Reading a variable length value and an example
We just have to read a bits from the input and place them in the right place. To select them we shift them to left "bits_to_read-1" for the same reason we did while putting them. To put them in the result value we have to or them, so start by setting this value to 0. This function accepts as a parameter the number of bits to read and returns the value. Instead of more pseudo code, let's see an example. The input is "01110101", and we need to read a three bits value:
-Read a value. "bitio_value"="01010011", "bits_to_read"=3, "result"="0"
- get a bit, "1"
- shift "1" "bits_to_read-1" times to the left (2), "100"
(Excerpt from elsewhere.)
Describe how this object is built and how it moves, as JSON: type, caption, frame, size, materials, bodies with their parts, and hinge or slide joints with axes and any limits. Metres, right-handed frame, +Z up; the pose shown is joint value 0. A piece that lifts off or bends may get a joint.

- OR "result" with previous value, "100"
- decrement "bits_to_read"
-Read a value. "bitio_value"="01010011", "bits_to_read"=2, "result"="100"
- get a bit, "0"
- shift "0" "bits_to_read-1" times to the left (1), "00"
- OR "result" with previous value, "100"
- decrement "bits_to_read"
-Read a value. "bitio_value"="01010011", "bits_to_read"=1, "result"="100"
- get a bit, "1"
- shift "1" "bits_to_read-1" times to the left (0, "1"
- OR "result" with previous value, "101"
- decrement "bits_to_read"
All the above ideas, algorithms, examples and pseudo code make together our bitio library. Which we'll later use for many compression projects. Thus try to make it reusable, portable and that stuff good programmers should care about.
For clarity, the examples use 8 bits value. but in practice you should
use 32 bits or whatever is the natural bit size for your platform.